[Entries from a dataset]
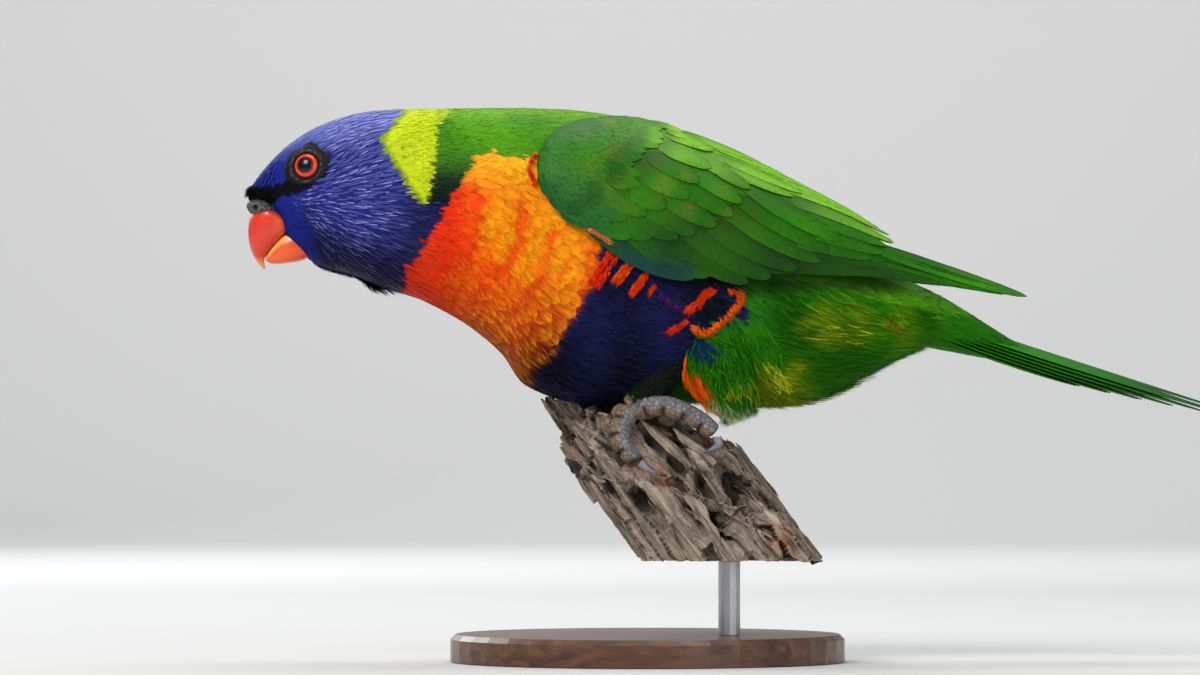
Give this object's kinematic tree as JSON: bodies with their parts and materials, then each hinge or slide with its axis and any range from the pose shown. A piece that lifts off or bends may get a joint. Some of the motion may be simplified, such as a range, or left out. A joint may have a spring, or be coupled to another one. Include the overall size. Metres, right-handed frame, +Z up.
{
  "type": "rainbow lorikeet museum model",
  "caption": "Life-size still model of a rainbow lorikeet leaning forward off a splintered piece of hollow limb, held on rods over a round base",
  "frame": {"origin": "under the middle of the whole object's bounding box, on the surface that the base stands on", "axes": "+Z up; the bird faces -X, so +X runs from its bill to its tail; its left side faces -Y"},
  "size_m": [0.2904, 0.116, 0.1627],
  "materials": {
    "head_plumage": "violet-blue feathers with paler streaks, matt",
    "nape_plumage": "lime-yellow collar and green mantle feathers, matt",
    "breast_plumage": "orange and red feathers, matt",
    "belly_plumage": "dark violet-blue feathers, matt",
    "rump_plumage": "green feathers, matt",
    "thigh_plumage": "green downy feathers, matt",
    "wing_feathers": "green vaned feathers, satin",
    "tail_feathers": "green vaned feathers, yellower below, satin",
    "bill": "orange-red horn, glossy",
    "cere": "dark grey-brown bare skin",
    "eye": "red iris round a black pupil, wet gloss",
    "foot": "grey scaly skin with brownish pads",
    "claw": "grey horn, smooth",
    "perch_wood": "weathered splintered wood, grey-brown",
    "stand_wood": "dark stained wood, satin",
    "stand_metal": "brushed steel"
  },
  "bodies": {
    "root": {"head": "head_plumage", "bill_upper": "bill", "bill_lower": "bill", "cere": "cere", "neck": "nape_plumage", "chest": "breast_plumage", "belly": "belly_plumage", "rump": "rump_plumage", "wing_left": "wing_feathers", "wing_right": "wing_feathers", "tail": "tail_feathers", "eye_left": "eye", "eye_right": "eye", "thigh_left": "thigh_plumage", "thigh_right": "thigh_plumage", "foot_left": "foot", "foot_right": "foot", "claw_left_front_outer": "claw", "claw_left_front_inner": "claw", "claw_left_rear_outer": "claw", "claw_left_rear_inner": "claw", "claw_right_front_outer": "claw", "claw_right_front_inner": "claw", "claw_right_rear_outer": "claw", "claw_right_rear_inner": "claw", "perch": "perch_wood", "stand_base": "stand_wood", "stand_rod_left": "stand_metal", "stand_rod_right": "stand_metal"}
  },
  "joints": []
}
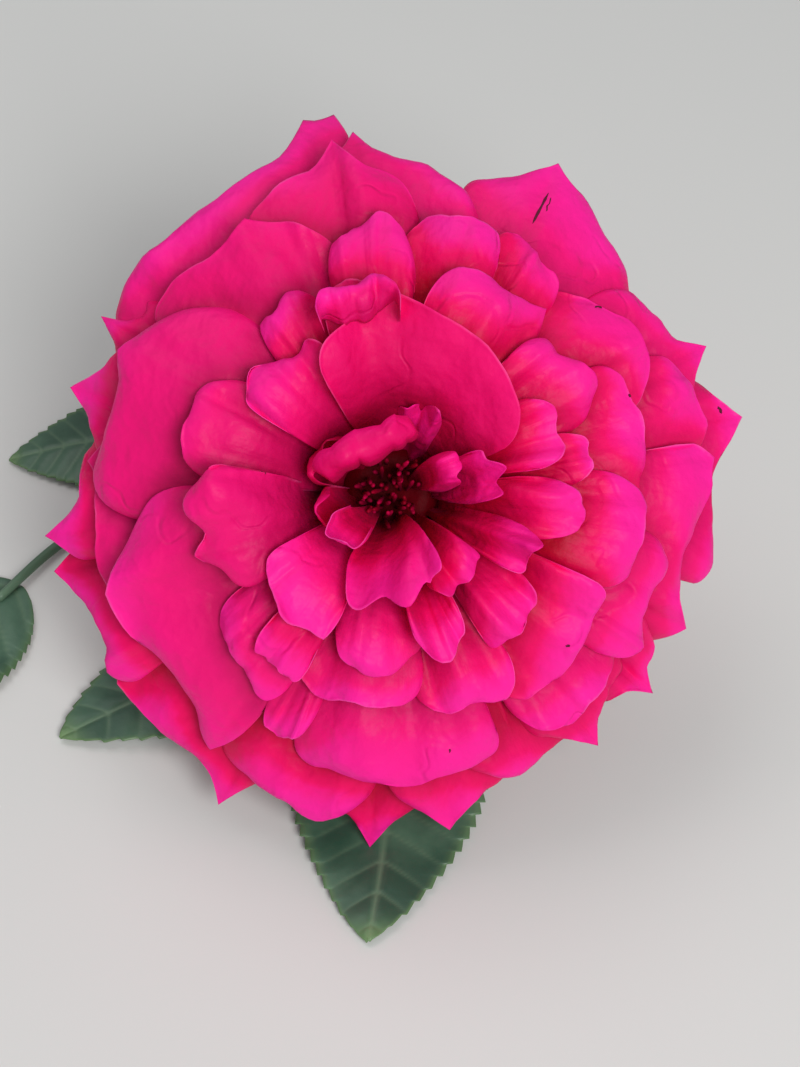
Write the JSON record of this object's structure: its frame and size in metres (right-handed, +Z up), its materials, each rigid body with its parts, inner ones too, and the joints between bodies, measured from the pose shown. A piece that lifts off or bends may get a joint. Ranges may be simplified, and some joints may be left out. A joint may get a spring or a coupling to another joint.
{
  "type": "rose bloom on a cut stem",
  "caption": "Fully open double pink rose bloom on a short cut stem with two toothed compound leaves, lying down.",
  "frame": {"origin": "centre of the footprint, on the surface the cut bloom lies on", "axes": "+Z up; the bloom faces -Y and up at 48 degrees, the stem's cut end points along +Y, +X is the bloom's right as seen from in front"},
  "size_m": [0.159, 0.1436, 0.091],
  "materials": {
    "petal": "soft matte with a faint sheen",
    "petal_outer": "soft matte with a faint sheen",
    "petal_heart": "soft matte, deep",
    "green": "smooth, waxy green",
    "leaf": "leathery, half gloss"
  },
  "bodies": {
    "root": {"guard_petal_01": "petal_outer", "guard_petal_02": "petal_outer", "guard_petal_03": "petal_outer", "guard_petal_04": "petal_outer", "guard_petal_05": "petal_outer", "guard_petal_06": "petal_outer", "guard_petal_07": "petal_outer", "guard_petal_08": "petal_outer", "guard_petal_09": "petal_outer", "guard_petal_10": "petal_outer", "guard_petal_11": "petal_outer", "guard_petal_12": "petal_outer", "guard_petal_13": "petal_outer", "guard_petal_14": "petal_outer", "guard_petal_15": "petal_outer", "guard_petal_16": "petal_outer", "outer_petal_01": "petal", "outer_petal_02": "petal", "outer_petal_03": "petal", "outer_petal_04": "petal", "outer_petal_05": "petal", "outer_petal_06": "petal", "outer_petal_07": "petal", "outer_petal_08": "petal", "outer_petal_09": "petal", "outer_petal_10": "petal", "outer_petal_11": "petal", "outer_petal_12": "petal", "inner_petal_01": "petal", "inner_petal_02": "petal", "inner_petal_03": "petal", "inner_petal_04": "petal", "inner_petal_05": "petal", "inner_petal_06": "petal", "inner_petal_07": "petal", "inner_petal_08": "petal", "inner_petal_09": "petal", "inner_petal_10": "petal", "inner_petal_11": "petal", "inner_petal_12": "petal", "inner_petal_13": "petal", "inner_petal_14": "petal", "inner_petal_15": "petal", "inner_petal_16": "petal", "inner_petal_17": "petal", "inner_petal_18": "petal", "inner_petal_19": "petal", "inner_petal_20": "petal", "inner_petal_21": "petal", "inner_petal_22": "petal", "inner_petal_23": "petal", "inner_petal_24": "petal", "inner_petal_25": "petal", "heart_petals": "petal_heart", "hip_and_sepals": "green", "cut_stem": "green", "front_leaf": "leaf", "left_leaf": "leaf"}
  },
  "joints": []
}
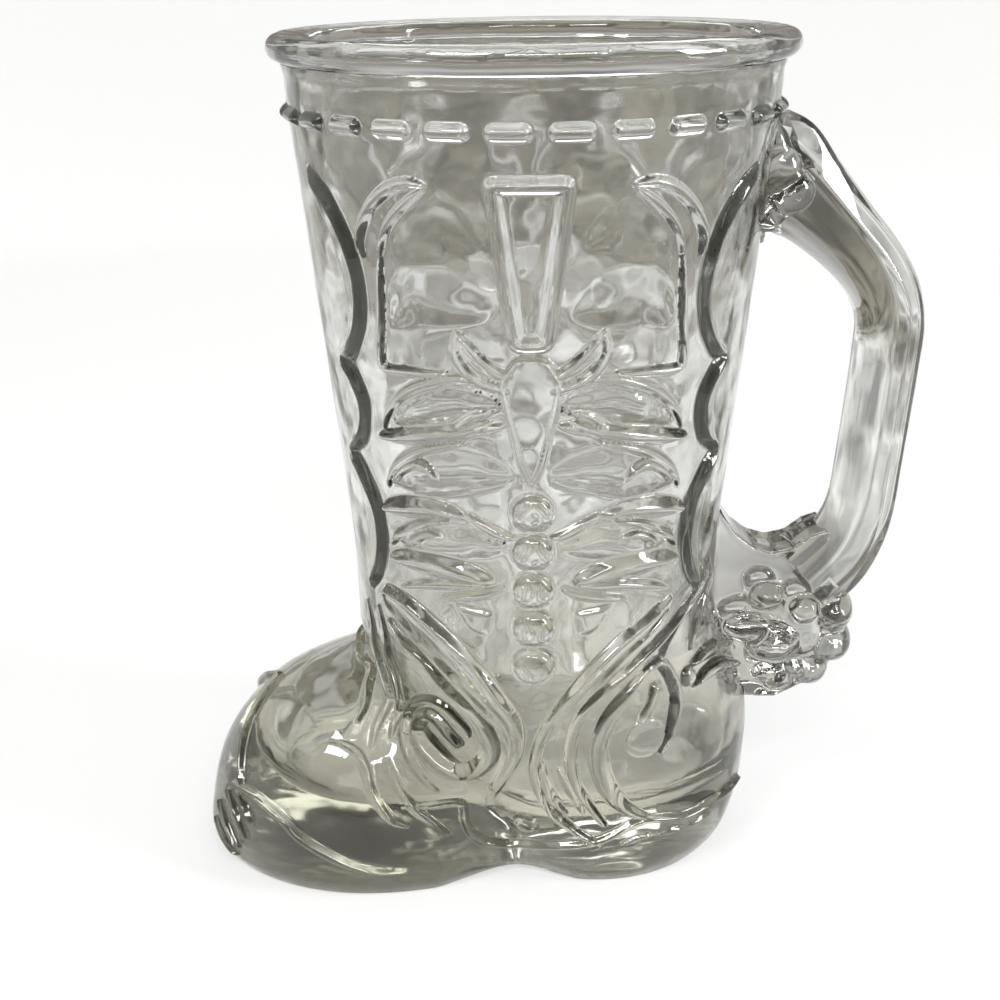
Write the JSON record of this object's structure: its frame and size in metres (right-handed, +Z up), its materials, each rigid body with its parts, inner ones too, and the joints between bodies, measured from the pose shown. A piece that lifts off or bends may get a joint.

## Required work
Repeat all the entries word for word.

## Solution to this task
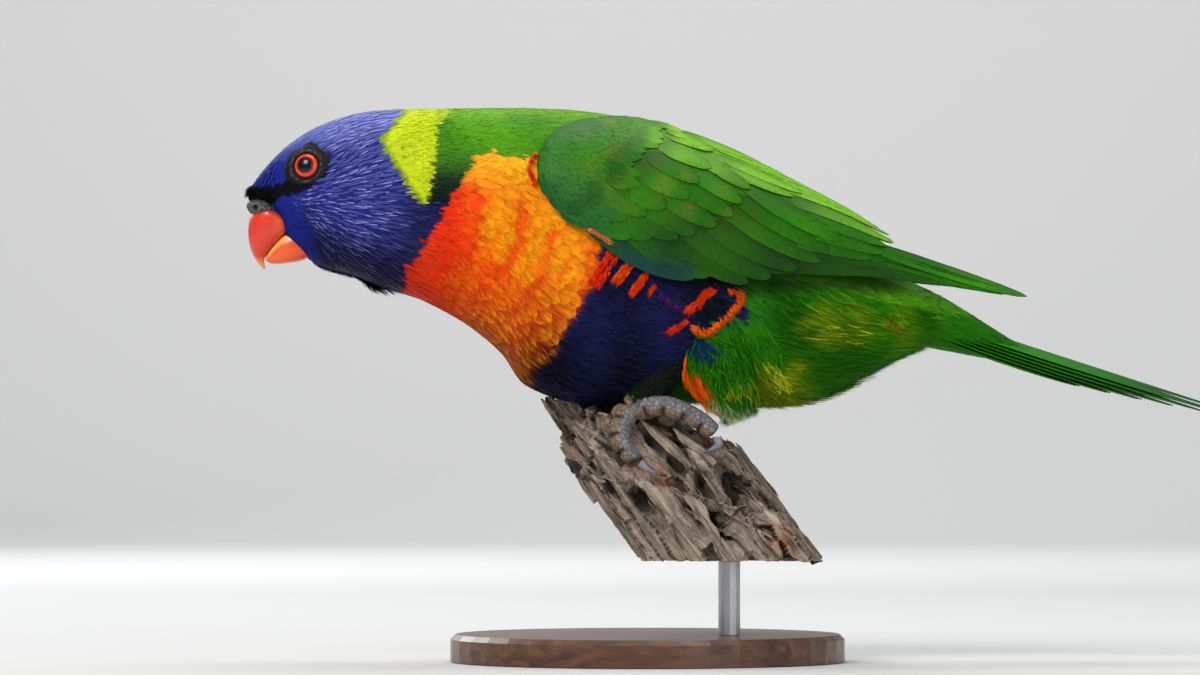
Give this object's kinematic tree as JSON: bodies with their parts and materials, then each hinge or slide with its axis and any range from the pose shown. A piece that lifts off or bends may get a joint. Some of the motion may be simplified, such as a range, or left out. A joint may have a spring, or be coupled to another one. Include the overall size. Metres, right-handed frame, +Z up.
{
  "type": "rainbow lorikeet museum model",
  "caption": "Life-size still model of a rainbow lorikeet leaning forward off a splintered piece of hollow limb, held on rods over a round base",
  "frame": {"origin": "under the middle of the whole object's bounding box, on the surface that the base stands on", "axes": "+Z up; the bird faces -X, so +X runs from its bill to its tail; its left side faces -Y"},
  "size_m": [0.2904, 0.116, 0.1627],
  "materials": {
    "head_plumage": "violet-blue feathers with paler streaks, matt",
    "nape_plumage": "lime-yellow collar and green mantle feathers, matt",
    "breast_plumage": "orange and red feathers, matt",
    "belly_plumage": "dark violet-blue feathers, matt",
    "rump_plumage": "green feathers, matt",
    "thigh_plumage": "green downy feathers, matt",
    "wing_feathers": "green vaned feathers, satin",
    "tail_feathers": "green vaned feathers, yellower below, satin",
    "bill": "orange-red horn, glossy",
    "cere": "dark grey-brown bare skin",
    "eye": "red iris round a black pupil, wet gloss",
    "foot": "grey scaly skin with brownish pads",
    "claw": "grey horn, smooth",
    "perch_wood": "weathered splintered wood, grey-brown",
    "stand_wood": "dark stained wood, satin",
    "stand_metal": "brushed steel"
  },
  "bodies": {
    "root": {"head": "head_plumage", "bill_upper": "bill", "bill_lower": "bill", "cere": "cere", "neck": "nape_plumage", "chest": "breast_plumage", "belly": "belly_plumage", "rump": "rump_plumage", "wing_left": "wing_feathers", "wing_right": "wing_feathers", "tail": "tail_feathers", "eye_left": "eye", "eye_right": "eye", "thigh_left": "thigh_plumage", "thigh_right": "thigh_plumage", "foot_left": "foot", "foot_right": "foot", "claw_left_front_outer": "claw", "claw_left_front_inner": "claw", "claw_left_rear_outer": "claw", "claw_left_rear_inner": "claw", "claw_right_front_outer": "claw", "claw_right_front_inner": "claw", "claw_right_rear_outer": "claw", "claw_right_rear_inner": "claw", "perch": "perch_wood", "stand_base": "stand_wood", "stand_rod_left": "stand_metal", "stand_rod_right": "stand_metal"}
  },
  "joints": []
}
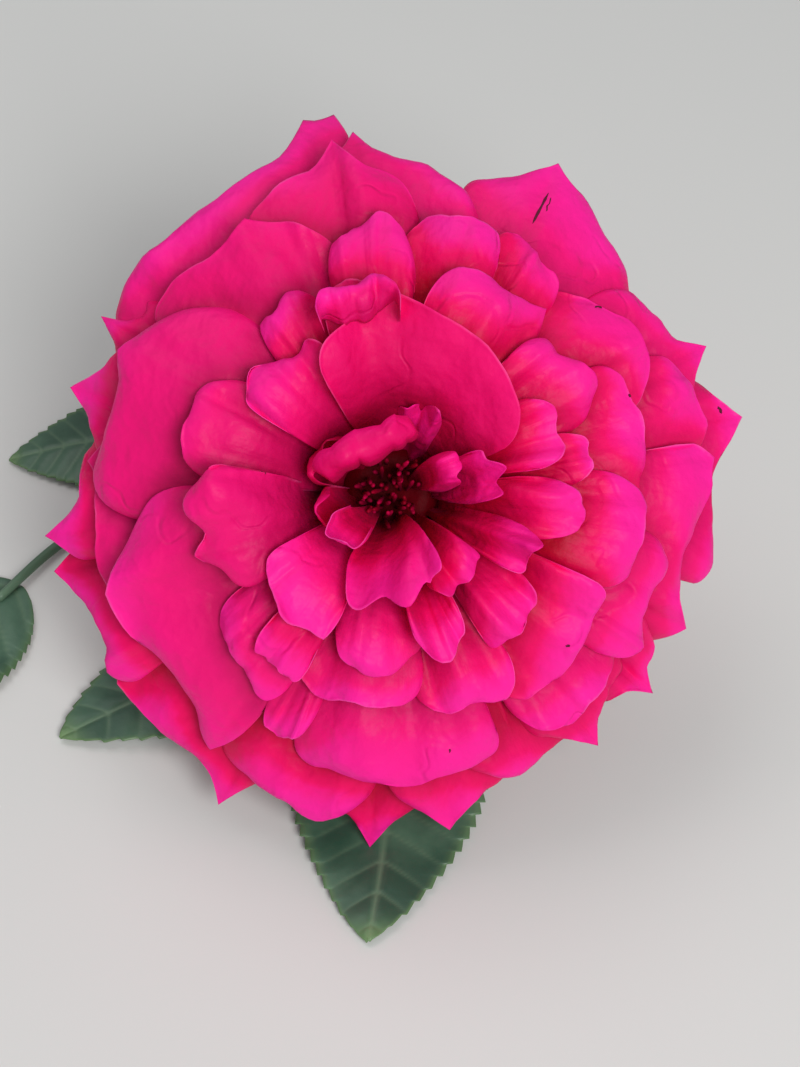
Write the JSON record of this object's structure: its frame and size in metres (right-handed, +Z up), its materials, each rigid body with its parts, inner ones too, and the joints between bodies, measured from the pose shown. A piece that lifts off or bends may get a joint. Ranges may be simplified, and some joints may be left out. A joint may get a spring or a coupling to another joint.
{
  "type": "rose bloom on a cut stem",
  "caption": "Fully open double pink rose bloom on a short cut stem with two toothed compound leaves, lying down.",
  "frame": {"origin": "centre of the footprint, on the surface the cut bloom lies on", "axes": "+Z up; the bloom faces -Y and up at 48 degrees, the stem's cut end points along +Y, +X is the bloom's right as seen from in front"},
  "size_m": [0.159, 0.1436, 0.091],
  "materials": {
    "petal": "soft matte with a faint sheen",
    "petal_outer": "soft matte with a faint sheen",
    "petal_heart": "soft matte, deep",
    "green": "smooth, waxy green",
    "leaf": "leathery, half gloss"
  },
  "bodies": {
    "root": {"guard_petal_01": "petal_outer", "guard_petal_02": "petal_outer", "guard_petal_03": "petal_outer", "guard_petal_04": "petal_outer", "guard_petal_05": "petal_outer", "guard_petal_06": "petal_outer", "guard_petal_07": "petal_outer", "guard_petal_08": "petal_outer", "guard_petal_09": "petal_outer", "guard_petal_10": "petal_outer", "guard_petal_11": "petal_outer", "guard_petal_12": "petal_outer", "guard_petal_13": "petal_outer", "guard_petal_14": "petal_outer", "guard_petal_15": "petal_outer", "guard_petal_16": "petal_outer", "outer_petal_01": "petal", "outer_petal_02": "petal", "outer_petal_03": "petal", "outer_petal_04": "petal", "outer_petal_05": "petal", "outer_petal_06": "petal", "outer_petal_07": "petal", "outer_petal_08": "petal", "outer_petal_09": "petal", "outer_petal_10": "petal", "outer_petal_11": "petal", "outer_petal_12": "petal", "inner_petal_01": "petal", "inner_petal_02": "petal", "inner_petal_03": "petal", "inner_petal_04": "petal", "inner_petal_05": "petal", "inner_petal_06": "petal", "inner_petal_07": "petal", "inner_petal_08": "petal", "inner_petal_09": "petal", "inner_petal_10": "petal", "inner_petal_11": "petal", "inner_petal_12": "petal", "inner_petal_13": "petal", "inner_petal_14": "petal", "inner_petal_15": "petal", "inner_petal_16": "petal", "inner_petal_17": "petal", "inner_petal_18": "petal", "inner_petal_19": "petal", "inner_petal_20": "petal", "inner_petal_21": "petal", "inner_petal_22": "petal", "inner_petal_23": "petal", "inner_petal_24": "petal", "inner_petal_25": "petal", "heart_petals": "petal_heart", "hip_and_sepals": "green", "cut_stem": "green", "front_leaf": "leaf", "left_leaf": "leaf"}
  },
  "joints": []
}
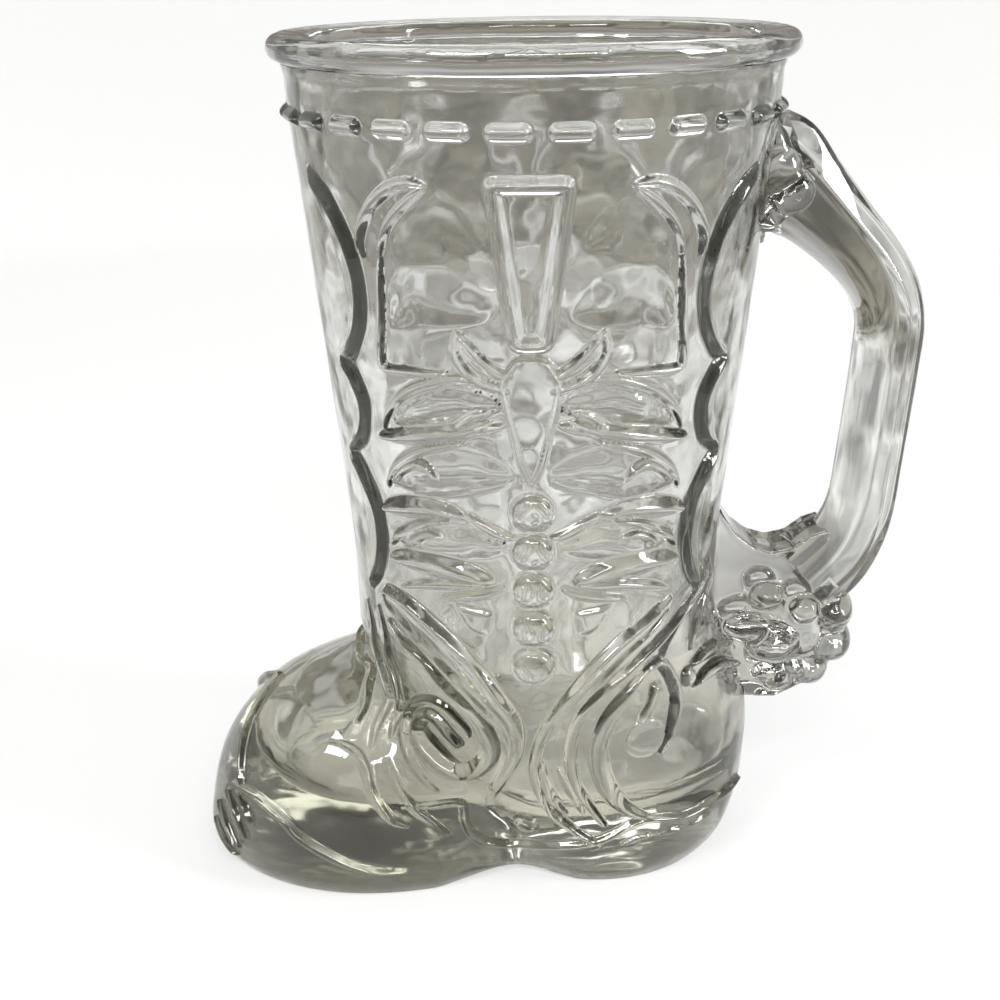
Write the JSON record of this object's structure: its frame and size in metres (right-handed, +Z up), its materials, each rigid body with its parts, inner ones too, and the joints between bodies, measured from the pose shown. A piece that lifts off or bends may get a joint.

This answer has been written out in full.